* What to do:
Find how many lines in the material contain "from"; your answer should be that number alone.

* Provided data:
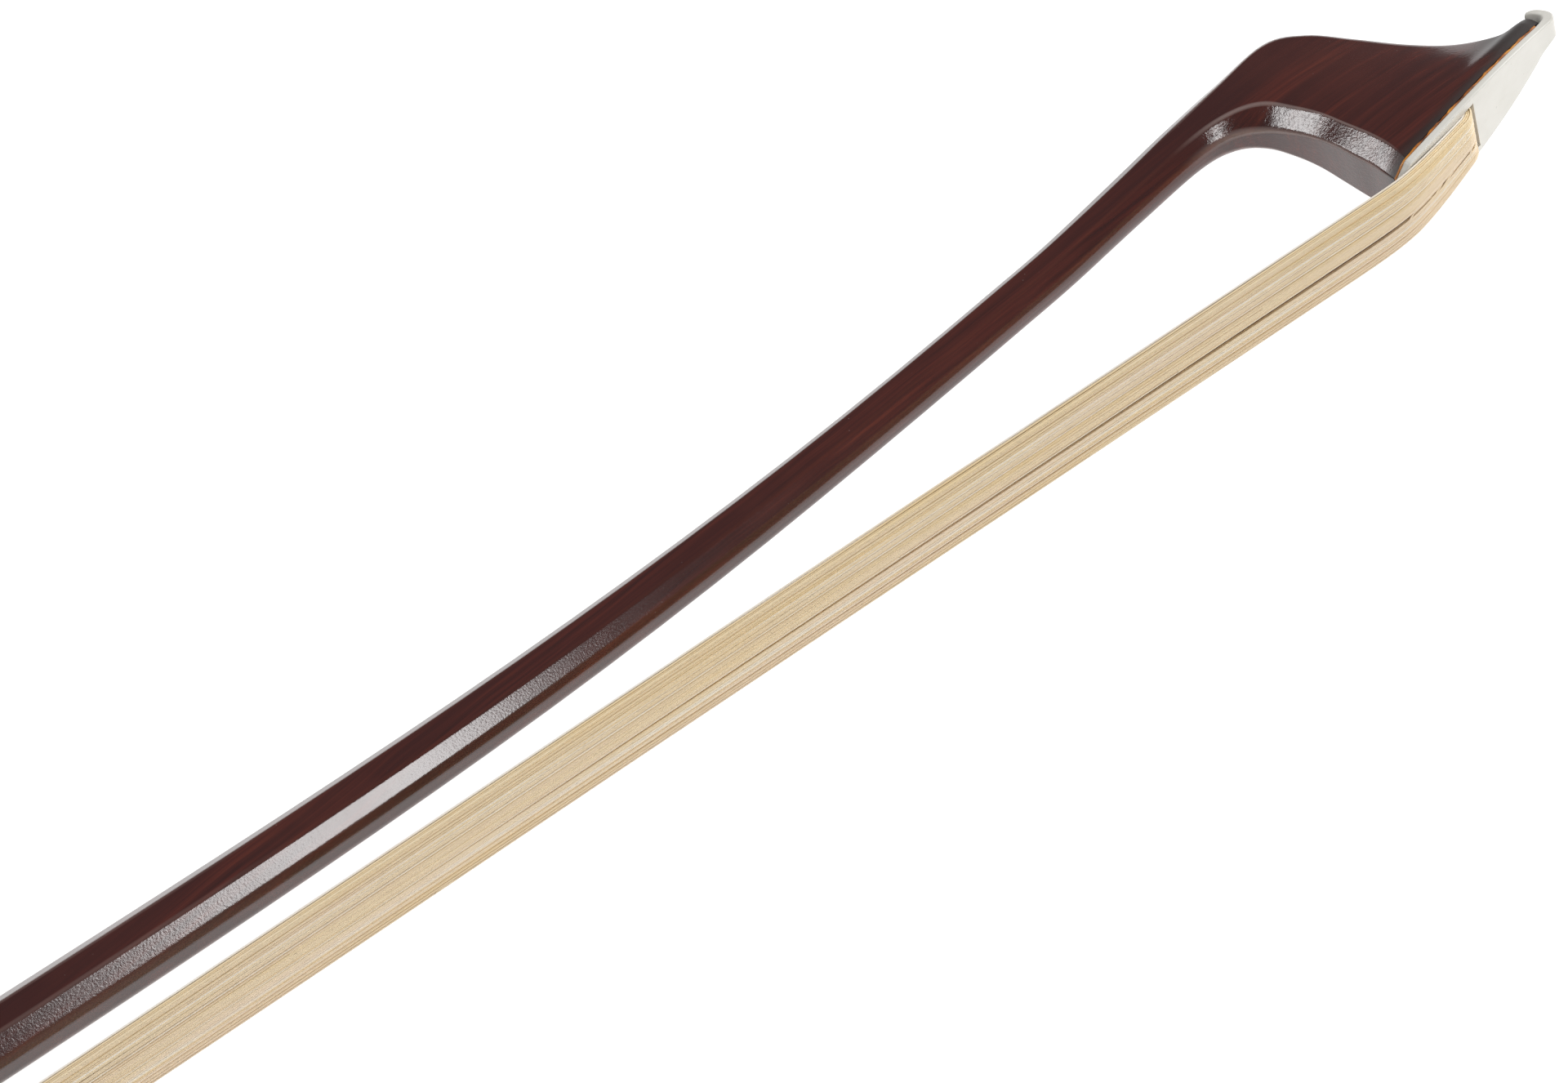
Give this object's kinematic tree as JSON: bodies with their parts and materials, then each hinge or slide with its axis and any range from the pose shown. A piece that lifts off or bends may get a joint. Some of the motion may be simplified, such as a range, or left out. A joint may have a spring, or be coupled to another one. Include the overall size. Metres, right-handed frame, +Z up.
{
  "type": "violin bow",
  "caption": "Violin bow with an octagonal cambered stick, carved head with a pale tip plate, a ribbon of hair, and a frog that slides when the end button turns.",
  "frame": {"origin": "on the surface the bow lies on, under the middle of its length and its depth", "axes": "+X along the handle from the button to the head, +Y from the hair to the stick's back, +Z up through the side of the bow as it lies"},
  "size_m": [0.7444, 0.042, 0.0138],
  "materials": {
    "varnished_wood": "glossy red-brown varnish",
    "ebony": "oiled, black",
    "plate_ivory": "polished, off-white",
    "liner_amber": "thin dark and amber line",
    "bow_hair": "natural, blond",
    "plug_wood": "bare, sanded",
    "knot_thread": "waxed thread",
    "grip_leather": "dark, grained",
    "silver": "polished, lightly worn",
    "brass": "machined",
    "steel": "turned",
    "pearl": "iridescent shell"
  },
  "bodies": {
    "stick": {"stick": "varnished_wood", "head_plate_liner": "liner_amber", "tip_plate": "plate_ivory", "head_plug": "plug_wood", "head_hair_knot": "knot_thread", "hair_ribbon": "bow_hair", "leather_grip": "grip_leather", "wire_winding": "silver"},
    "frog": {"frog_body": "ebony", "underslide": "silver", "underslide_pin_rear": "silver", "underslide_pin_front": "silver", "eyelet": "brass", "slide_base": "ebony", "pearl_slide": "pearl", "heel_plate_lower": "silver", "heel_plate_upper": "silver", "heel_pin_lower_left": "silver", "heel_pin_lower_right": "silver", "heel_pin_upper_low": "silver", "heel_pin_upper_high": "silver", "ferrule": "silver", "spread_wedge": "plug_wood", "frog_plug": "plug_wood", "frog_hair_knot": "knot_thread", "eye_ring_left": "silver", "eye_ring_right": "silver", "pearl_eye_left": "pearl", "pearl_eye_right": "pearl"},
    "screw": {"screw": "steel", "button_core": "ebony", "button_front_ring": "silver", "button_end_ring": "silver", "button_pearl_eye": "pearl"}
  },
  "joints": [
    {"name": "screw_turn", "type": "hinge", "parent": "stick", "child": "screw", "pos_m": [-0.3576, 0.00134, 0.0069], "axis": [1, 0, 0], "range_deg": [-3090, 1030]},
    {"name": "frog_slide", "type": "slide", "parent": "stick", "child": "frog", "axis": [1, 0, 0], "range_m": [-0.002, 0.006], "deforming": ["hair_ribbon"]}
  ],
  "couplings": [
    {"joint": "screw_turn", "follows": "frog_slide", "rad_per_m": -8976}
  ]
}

* In response:
2